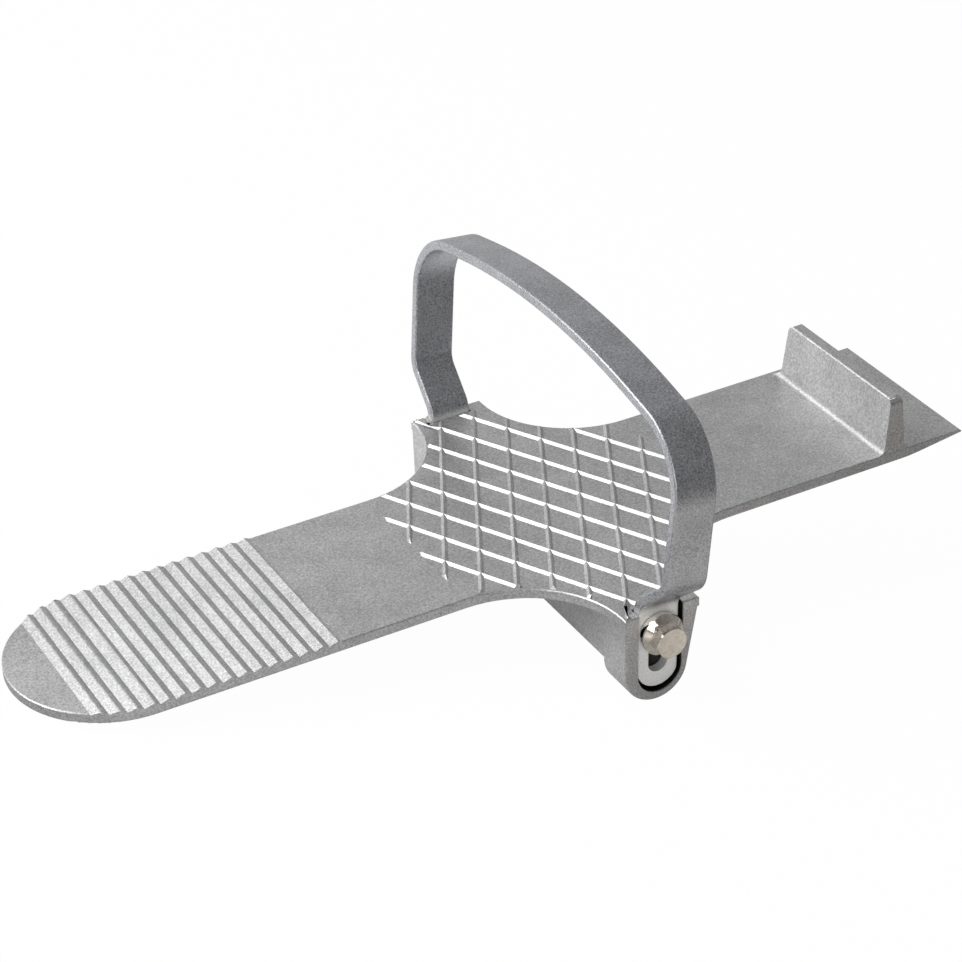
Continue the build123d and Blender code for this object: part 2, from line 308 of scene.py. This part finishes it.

---

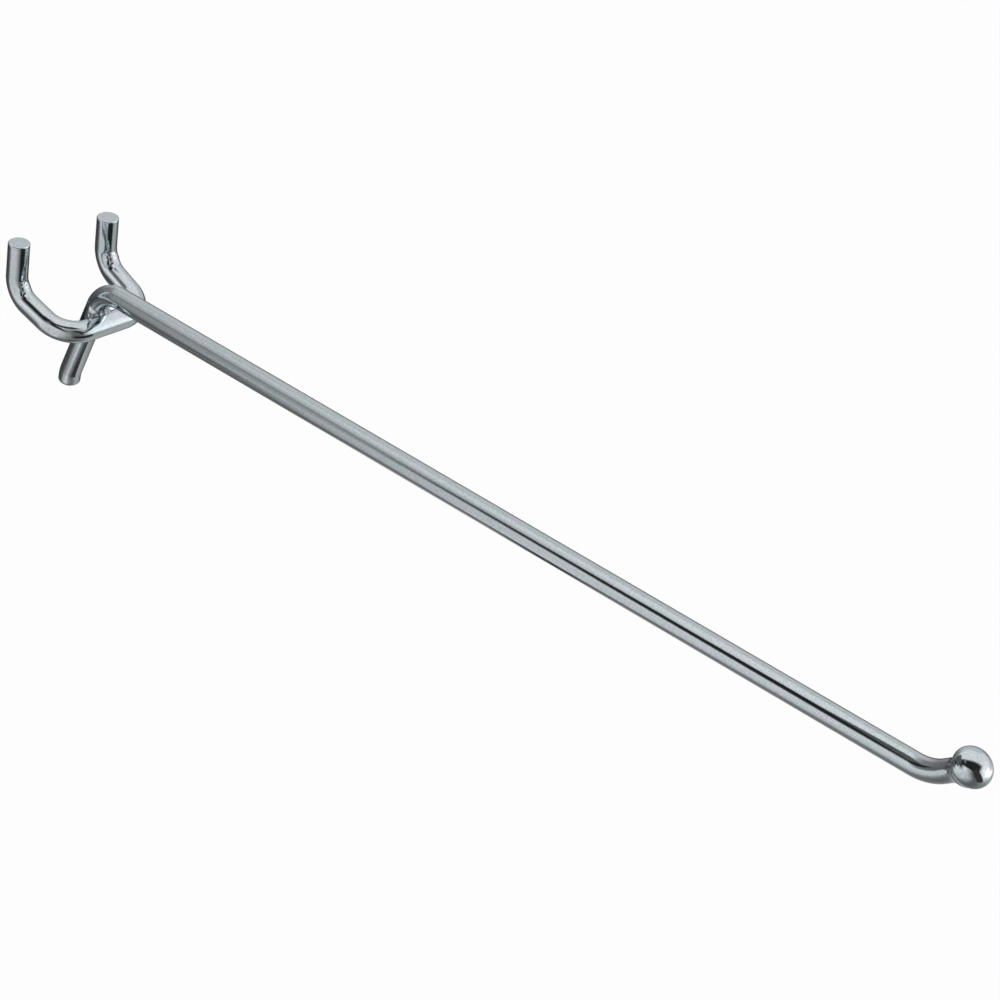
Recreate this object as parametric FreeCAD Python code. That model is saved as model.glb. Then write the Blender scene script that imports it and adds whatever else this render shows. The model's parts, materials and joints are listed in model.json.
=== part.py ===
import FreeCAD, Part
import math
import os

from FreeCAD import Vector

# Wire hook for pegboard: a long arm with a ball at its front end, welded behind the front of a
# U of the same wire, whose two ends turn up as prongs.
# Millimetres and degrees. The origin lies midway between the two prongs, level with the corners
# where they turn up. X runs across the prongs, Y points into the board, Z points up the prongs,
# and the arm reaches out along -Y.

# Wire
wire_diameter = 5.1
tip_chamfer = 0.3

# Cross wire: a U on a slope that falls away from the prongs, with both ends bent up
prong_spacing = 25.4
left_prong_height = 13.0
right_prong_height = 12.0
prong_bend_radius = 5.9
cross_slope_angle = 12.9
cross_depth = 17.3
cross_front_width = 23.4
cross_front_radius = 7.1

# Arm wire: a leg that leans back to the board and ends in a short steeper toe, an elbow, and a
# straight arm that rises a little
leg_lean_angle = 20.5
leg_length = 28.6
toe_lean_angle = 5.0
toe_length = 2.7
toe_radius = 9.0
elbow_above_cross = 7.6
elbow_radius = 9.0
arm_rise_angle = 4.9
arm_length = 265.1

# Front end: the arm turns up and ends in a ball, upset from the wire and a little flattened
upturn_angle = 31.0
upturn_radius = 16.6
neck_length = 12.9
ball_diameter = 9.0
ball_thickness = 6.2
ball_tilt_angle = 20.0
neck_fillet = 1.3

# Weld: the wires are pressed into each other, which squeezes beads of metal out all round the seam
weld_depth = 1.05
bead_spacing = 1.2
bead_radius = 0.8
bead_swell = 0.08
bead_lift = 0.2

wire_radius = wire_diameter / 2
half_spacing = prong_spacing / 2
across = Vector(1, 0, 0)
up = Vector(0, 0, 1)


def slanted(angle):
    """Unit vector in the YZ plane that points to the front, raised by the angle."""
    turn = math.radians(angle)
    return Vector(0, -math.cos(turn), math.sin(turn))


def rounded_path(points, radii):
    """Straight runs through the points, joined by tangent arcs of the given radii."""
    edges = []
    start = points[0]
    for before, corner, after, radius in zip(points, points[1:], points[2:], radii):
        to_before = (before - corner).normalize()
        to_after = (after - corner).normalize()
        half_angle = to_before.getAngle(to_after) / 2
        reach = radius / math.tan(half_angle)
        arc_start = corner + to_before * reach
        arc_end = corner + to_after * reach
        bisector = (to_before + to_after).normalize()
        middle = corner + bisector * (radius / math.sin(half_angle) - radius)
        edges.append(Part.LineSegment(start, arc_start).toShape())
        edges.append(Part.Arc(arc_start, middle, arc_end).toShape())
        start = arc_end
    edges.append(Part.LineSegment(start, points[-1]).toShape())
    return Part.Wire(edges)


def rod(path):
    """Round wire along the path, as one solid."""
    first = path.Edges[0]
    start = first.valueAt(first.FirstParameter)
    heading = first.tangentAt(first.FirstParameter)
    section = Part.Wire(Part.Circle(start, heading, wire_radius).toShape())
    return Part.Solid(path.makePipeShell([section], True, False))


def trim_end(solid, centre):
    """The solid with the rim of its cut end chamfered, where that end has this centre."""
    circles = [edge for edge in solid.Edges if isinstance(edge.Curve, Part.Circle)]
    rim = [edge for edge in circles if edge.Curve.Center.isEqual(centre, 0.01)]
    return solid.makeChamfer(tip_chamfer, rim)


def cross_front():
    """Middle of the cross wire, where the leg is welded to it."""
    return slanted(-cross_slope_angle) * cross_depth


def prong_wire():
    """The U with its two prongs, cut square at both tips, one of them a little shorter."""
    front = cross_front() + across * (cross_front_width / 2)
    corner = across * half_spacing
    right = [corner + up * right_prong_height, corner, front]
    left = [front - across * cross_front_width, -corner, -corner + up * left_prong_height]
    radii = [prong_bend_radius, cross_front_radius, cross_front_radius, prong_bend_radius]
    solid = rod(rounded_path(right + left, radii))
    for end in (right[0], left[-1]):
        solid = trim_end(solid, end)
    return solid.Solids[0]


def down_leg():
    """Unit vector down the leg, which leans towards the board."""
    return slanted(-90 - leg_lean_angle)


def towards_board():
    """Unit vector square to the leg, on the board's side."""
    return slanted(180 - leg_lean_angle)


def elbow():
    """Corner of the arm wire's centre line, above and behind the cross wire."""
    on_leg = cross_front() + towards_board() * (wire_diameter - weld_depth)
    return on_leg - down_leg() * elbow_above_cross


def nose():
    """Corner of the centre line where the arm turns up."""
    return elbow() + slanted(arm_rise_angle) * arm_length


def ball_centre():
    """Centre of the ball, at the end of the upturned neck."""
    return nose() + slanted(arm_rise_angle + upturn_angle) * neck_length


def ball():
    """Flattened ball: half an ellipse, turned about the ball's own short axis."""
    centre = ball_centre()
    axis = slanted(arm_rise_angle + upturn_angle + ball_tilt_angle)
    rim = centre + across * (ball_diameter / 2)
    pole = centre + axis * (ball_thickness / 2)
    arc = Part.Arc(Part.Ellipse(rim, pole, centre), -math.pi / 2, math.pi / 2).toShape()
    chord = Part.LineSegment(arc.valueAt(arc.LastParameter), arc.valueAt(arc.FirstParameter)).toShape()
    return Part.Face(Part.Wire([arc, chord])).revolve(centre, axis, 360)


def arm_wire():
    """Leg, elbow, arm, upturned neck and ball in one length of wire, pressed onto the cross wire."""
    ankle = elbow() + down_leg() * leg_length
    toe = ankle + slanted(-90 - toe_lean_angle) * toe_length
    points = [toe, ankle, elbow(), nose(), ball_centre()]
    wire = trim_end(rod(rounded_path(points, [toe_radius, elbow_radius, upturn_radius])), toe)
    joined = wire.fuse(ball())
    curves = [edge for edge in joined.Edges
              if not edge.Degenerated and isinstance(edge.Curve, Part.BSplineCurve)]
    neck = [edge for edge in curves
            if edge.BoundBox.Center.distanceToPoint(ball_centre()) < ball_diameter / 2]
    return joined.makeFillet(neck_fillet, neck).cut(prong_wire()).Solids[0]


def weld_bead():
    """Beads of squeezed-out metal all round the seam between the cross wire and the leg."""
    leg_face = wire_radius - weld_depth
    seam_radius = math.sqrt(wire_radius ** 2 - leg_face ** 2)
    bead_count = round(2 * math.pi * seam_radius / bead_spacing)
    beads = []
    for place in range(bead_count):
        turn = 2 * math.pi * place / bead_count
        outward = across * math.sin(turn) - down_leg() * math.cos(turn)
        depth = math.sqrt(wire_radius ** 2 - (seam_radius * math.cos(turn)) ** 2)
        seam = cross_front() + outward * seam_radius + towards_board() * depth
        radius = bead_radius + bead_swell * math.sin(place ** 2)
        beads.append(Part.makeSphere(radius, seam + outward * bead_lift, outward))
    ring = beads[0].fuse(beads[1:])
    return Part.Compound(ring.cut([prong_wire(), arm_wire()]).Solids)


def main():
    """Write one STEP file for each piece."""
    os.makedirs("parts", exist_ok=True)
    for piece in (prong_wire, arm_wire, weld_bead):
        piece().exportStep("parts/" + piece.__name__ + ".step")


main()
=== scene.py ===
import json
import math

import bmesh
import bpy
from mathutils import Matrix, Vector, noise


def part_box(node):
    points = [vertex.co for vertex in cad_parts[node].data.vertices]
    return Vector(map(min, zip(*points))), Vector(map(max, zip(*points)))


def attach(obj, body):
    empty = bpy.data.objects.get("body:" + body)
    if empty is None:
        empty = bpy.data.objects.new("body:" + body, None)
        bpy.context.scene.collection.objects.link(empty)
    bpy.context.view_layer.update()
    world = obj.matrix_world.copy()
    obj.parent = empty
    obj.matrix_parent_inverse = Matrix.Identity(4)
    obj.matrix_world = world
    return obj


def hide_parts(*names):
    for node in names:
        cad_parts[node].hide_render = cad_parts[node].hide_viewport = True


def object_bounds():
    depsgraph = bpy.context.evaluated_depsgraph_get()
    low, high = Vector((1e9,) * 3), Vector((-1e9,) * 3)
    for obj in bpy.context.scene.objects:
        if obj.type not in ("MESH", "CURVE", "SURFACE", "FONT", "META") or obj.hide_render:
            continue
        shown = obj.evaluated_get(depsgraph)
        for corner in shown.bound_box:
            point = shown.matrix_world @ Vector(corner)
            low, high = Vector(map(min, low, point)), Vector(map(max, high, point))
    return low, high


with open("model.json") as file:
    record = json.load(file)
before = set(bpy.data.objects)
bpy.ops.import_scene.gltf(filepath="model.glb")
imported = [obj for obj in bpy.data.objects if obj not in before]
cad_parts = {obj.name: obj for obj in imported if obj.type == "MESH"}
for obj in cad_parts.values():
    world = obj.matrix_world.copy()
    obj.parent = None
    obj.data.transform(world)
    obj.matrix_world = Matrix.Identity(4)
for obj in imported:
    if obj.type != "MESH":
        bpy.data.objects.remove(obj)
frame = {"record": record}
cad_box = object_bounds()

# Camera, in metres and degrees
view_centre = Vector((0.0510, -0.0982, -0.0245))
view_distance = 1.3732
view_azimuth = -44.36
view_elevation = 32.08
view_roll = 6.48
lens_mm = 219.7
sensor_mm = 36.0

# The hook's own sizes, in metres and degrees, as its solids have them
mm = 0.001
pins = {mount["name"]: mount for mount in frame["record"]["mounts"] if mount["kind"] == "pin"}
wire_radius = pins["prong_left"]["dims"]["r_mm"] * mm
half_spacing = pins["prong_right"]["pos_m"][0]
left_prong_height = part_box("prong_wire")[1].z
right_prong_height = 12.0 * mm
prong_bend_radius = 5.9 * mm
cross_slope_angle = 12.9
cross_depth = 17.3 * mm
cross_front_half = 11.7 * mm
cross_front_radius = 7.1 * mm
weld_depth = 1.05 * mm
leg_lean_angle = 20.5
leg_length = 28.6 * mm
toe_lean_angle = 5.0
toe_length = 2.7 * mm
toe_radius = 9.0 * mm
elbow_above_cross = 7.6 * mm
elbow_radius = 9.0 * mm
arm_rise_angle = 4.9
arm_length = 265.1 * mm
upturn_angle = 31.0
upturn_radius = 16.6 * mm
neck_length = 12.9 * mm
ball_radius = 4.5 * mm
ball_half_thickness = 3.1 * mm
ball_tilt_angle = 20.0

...

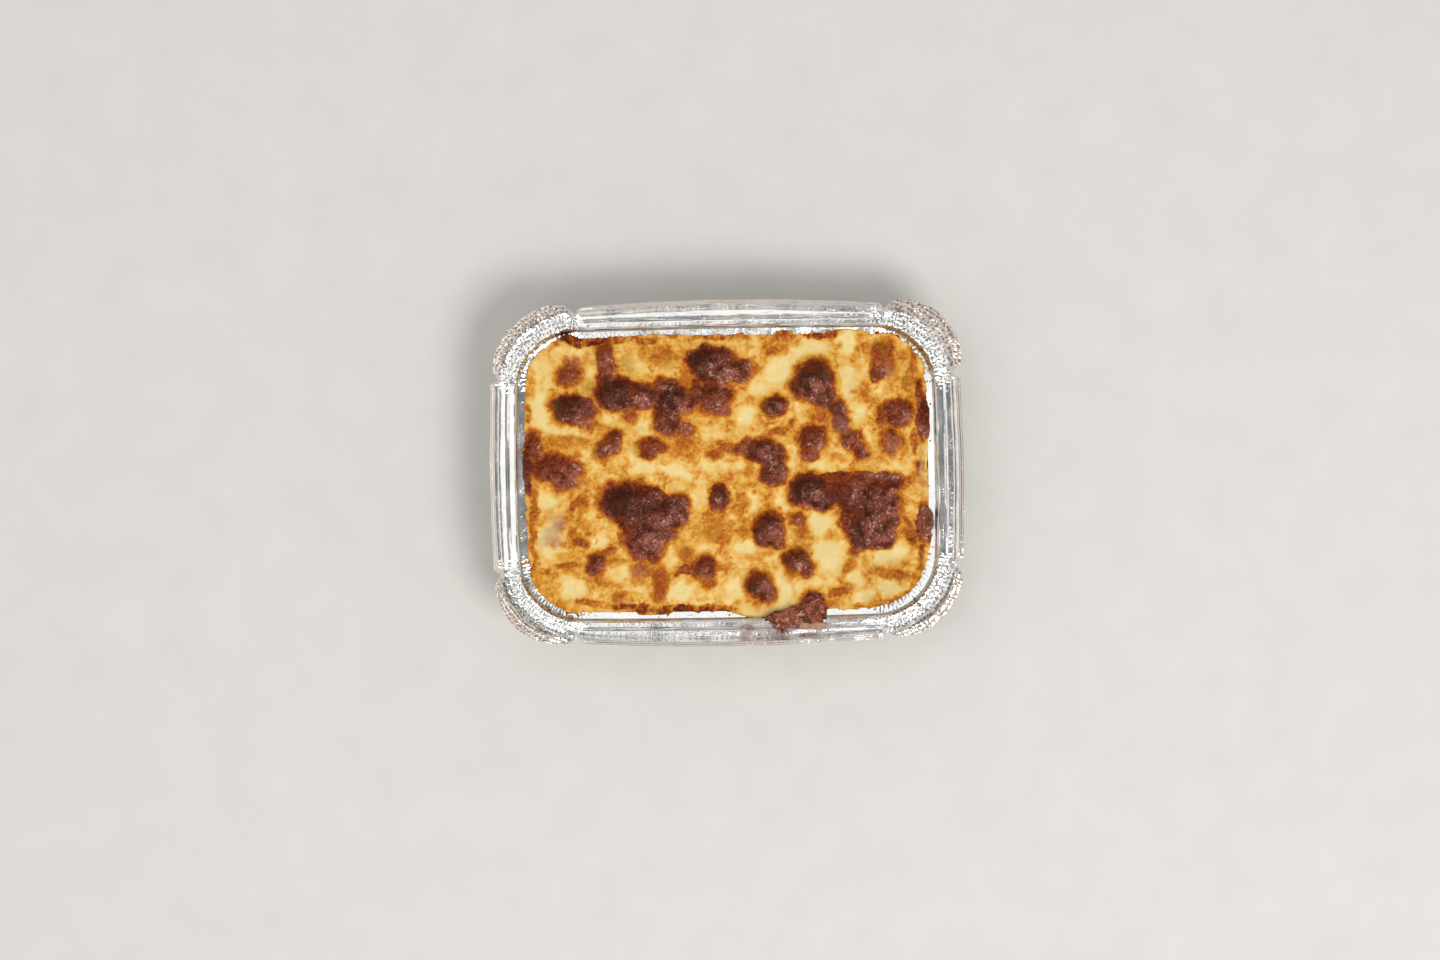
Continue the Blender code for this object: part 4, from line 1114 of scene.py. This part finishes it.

Goal
Give back exactly the stretch that opens on the line with "radius = bead_radius" and closes on the line with "depsgraph = bpy.context.evaluated_depsgraph_get()".

Answer below
        radius = bead_radius + bead_swell * math.sin(place ** 2)
        beads.append(Part.makeSphere(radius, seam + outward * bead_lift, outward))
    ring = beads[0].fuse(beads[1:])
    return Part.Compound(ring.cut([prong_wire(), arm_wire()]).Solids)


def main():
    """Write one STEP file for each piece."""
    os.makedirs("parts", exist_ok=True)
    for piece in (prong_wire, arm_wire, weld_bead):
        piece().exportStep("parts/" + piece.__name__ + ".step")


main()
=== scene.py ===
import json
import math

import bmesh
import bpy
from mathutils import Matrix, Vector, noise


def part_box(node):
    points = [vertex.co for vertex in cad_parts[node].data.vertices]
    return Vector(map(min, zip(*points))), Vector(map(max, zip(*points)))


def attach(obj, body):
    empty = bpy.data.objects.get("body:" + body)
    if empty is None:
        empty = bpy.data.objects.new("body:" + body, None)
        bpy.context.scene.collection.objects.link(empty)
    bpy.context.view_layer.update()
    world = obj.matrix_world.copy()
    obj.parent = empty
    obj.matrix_parent_inverse = Matrix.Identity(4)
    obj.matrix_world = world
    return obj


def hide_parts(*names):
    for node in names:
        cad_parts[node].hide_render = cad_parts[node].hide_viewport = True


def object_bounds():
    depsgraph = bpy.context.evaluated_depsgraph_get()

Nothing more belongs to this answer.